Si si la famille
De Simon Liberati, ed Grasset (2016)
La nuit du 9 août 1969, trois femmes et un homme pénètrent dans la maison de Sharon Tate, dans les quartiers huppés des hauteurs de Los Angeles et assassinent sauvagement tous ses occupants. Le lendemain le couple LaBianca subira les mêmes atrocités. Ces deux nuits de barbarie signeront la fin du « Summer of Love » et le début d'une forme de fascination pour ceux que l'on appelle La Famille Manson.
Cette année la rentrée littéraire nous offre deux romans sur le sujet, dont California Girls par Simon Libérati.
Comme d'autres, l'auteur a été très longtemps obnubilé par cette affaire, de cette obsession il a récolté un savoir quasi exhaustif sur tout ce qui concerne les soirs des meurtres, mais surtout leurs auteurs. Il s'agit alors de retracer ces trente six heures de cauchemar.
Simon Libérati choisit la technique de l'immersion, collant le lecteur aux protagonistes, ces California Girls dont on connaît déjà la terrible destinée.
Le malaise s'installe au premier dialogue où une jeune fille décrit hilare un précédent meurtre. Et de suite il y a ce côté viscéral qui ne quittera jamais le récit, la description de la crasse, des odeurs corporelles, le sexe à outrance et le défilé des maladies vénériennes.
Et l'on découvre ces jeunes filles errant, sourire béat aux lèvres, dans un no man's land psychologique, et qui ont donné corps et âmes à leur gourou, Charles Manson.

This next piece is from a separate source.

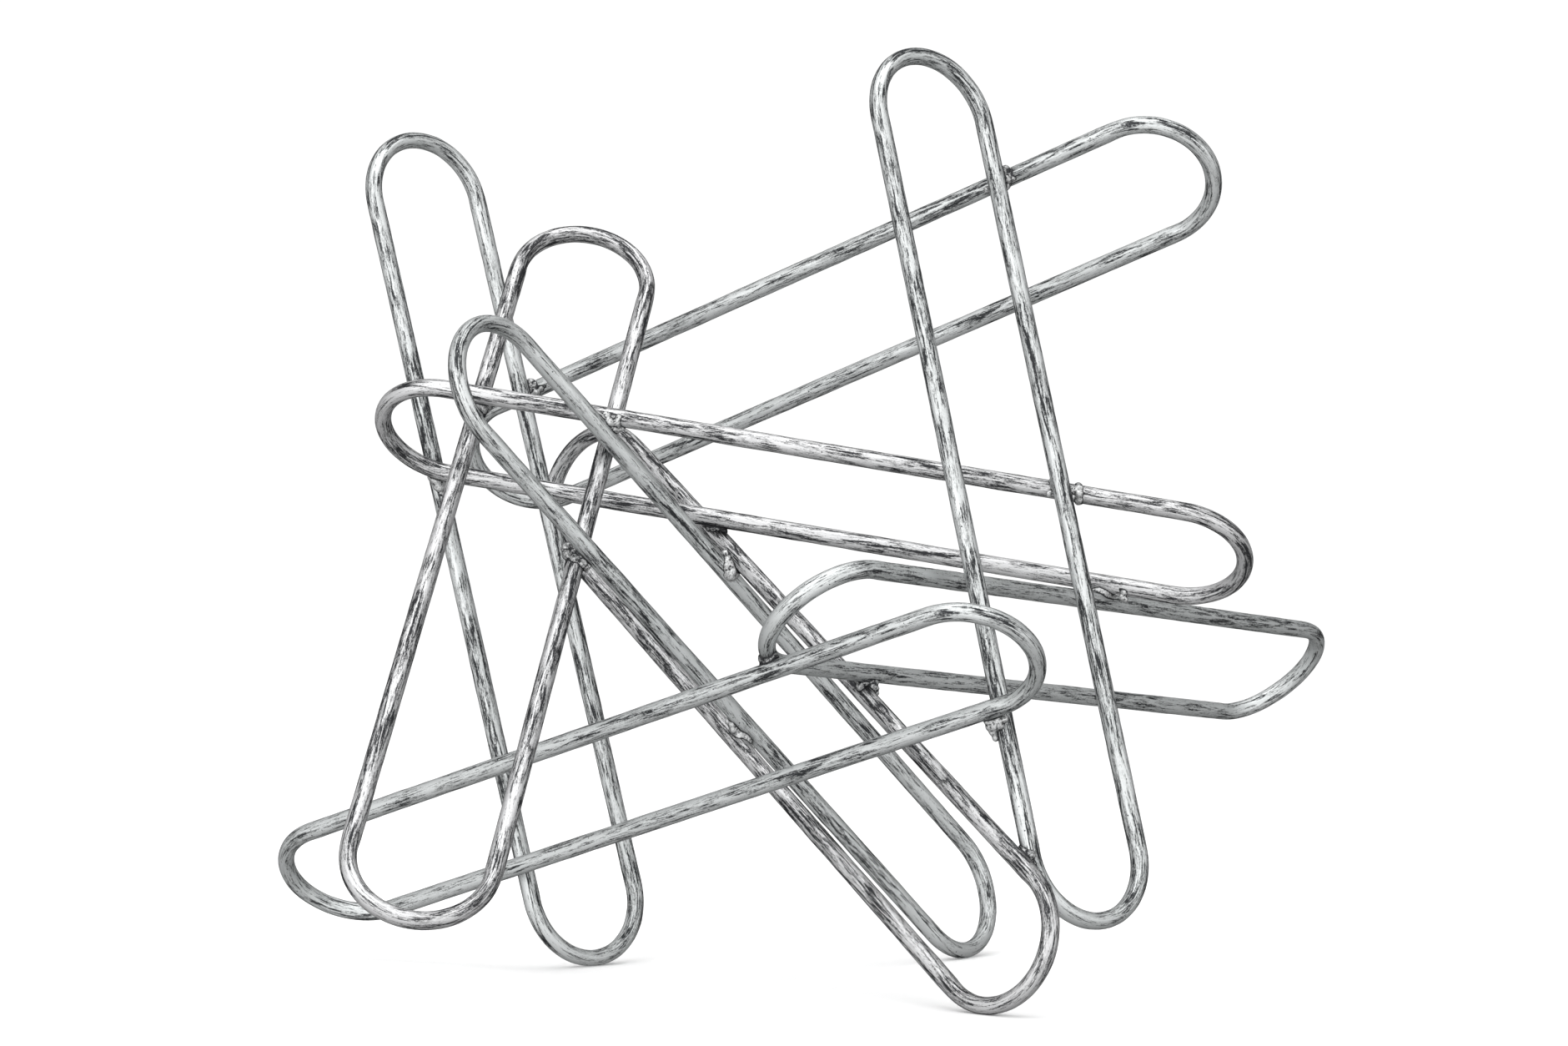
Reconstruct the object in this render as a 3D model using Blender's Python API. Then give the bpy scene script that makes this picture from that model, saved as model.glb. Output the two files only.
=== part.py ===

Ancien délinquant et proxénète, avec une enfance passée au hachoir et une adolescence passée dans les pires prisons du pays, Manson sait tout de la manipulation mentale apte à garder enferrés de pauvres hères dans un univers dont il est le centre.
Les heures passent, chaque page plante un peu plus ce décor fait de soumission, de drogues, de violence, et qui pourtant semble la normalité voire même le cocon bienfaiteur de ces futurs meurtriers. Tous sont tenus par le gourou, mais tous y trouvent une raison de vivre.
Et le lecteur ? Il est sous un
dôme, avec eux.
« C'est dans ce sentiment de
réclusion que je voulais faire baigner l'ensemble de la fiction1 »
dit Liberati, et dans ce sens c'est une terrible réussite.
Puis plus tard les pages qui relatent le massacre où comme le dit Libérati « ce que je voulais [...] c'est rendre compte [...] de la difficulté physique qu'il y a à tuer avec un petit canif un homme vigoureux quand on est une jeune femme de 45 kg et que l'on est contraint de revenir frapper, frapper sans cesse.2 ».
Et de nouveau être au plus près des meurtriers et de leurs victimes, ou chaque geste, chaque bruit d'un corps qui meurt, chaque sensation d'un couteau qui lacère est relaté. La sobriété de l'écriture, le côté documentaire de ces scènes nous emmène directement dans l'oeil du cyclone, à l'os du cauchemar.
Pour autant ce texte se lit d'une
traite, en apnée prolongée. On pense à De sang froid de
Truman Capote et à L'Adversaire d'Emmanuel Carrère, à
cette littérature qui se frotte aux monstres dans des enquêtes
hyper documentées et pour tout dire assez passionnantes.
A noter qu'un autre roman traite de ce sujet, d'une façon différente, mais qui a aussi marqué les esprit lors de sa récente sortie.